While many important projects are preserving the remaining traditional crop heirloom and ‘landrace’ populations around the world, Going to Seed is unique in focusing on supporting the journey of small food producers as they develop their own genetically diverse, adaptable crop populations that thrive wherever they are. These skills are useful for growers adapting our food system to their own local environments, as well as weather conditions that are changing every year.
Our courses bring in a diversity of teachers and opinions and draw on international participants' experiences and methods. Our flagship courses, Landrace Gardening and How Microbes Help Local Adaptation, provide a foundation in growing methods to decrease inputs and increase resilience. Over time, we will be adding more courses and teachers to expand the available free knowledge base. Through education, we empower individuals and communities around the world to shift their growing practices.
Local adaptation happens on the ground, in farms and gardens, where growers may not be exposed to alternative ideas and practices. We are partnering with the Seed Library Network and the Million Seed Savers campaign to develop presentations and resources to support local communities. Seed libraries are present in thousands of rural communities around the U.S., so this partnership gives us access to local seed organizers who can facilitate collaborative community seed saving projects.
In addition, our online community of growers, seed savers, and educators, share knowledge, collaborate, and support each other. Members are early adopters who may not yet have a local community to share experiences, ask questions, or share seeds with. This space makes sure gardeners get their questions answered and have peer support in changing long-held beliefs about how to grow food.

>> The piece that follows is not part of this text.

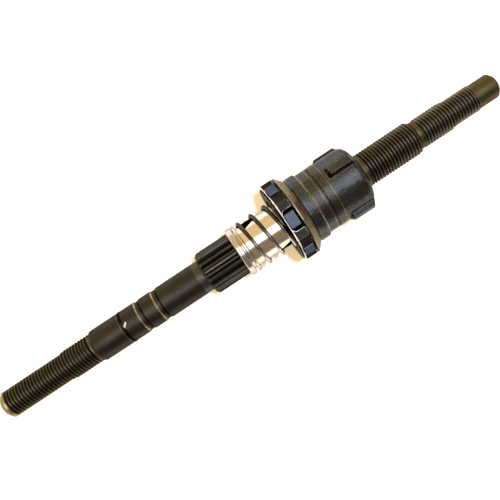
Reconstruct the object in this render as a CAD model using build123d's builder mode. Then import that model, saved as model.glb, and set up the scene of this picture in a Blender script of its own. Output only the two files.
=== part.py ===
"""Axle of an internally geared bicycle hub, with its sprung dog clutch and lugged driver.

The axle lies along X with its long threaded end at -X. The origin is on the axle's
centre line, half way between its ends, and +Z is up. All lengths are in millimetres.
"""

import os
from math import cos, pi, radians, sin

from build123d import *

os.makedirs("parts", exist_ok=True)

# Clearances: a turning or sliding fit, a seat between fixed pieces, a gap before a face
running_clearance = 0.05
seat_clearance = 0.02
face_gap = 0.15
key_clearance = 0.1

# Overrun of a cutting shape past the surface it cuts
cutter_margin = 1.0

# Axle diameters
thin_thread_diameter = 9.6
shaft_diameter = 10.6
journal_diameter = 11.5
thick_thread_diameter = 11.1
relief_diameter = 9.2
pilot_diameter = 8.25

# Axle lengths, from the left end to the right
left_thread_length = 33.8
shoulder_length = 0.6
shaft_length = 40.2
pinion_length = 11.9
sleeve_bay_length = 18.7
journal_length = 28.9
thick_thread_length = 18.2
relief_length = 1.3
right_thread_length = 20.7
pilot_length = 7.7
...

Seed Distribution & Tracking
Access to genetically diverse seed, grown in minimal input systems, is limited. In order to jumpstart local adaptation efforts, we created a seed program which pools seed from low-input growers across the US and Canada. This enables growers to obtain diverse and robust crop genetics in a single packet. Seeds are available via our web store, free of charge.
Shared selection criteria will increase the quality of these seeds over time. In the coming years, we will create mixes tailored to specific conditions, such as drought, extreme heat, cool temperatures, or blight. With high levels of genetic diversity, intense selection pressure, and a large population of seed contributors, quality increases each year can be fast and measurable.
We are currently prototyping a web-based application which will help growers document their experiences with our seeds, and make the data accessible to participants of the program. This will track changes in resistance to pests and diseases, nutrient and flavor levels, days to maturity, and overall plant health -- across the varying climates and conditions under which our members grow.
Support for Farmers
Farmers are often tight on resources, and the transition from current farming practices to landrace methods takes time and involves some risk, including potential temporary reduced crop yield. We are setting up a fund to help offset risks for farmers, and to create educational materials that growers can share with consumers to help explain the benefits of genetically diverse crops.
Our long-term goal is to increase consumer awareness and demand for landraces. By making increased diversity in our food system a quality to seek out, Going to Seed aims to make it economically feasible for production farmers to shift their growing methods.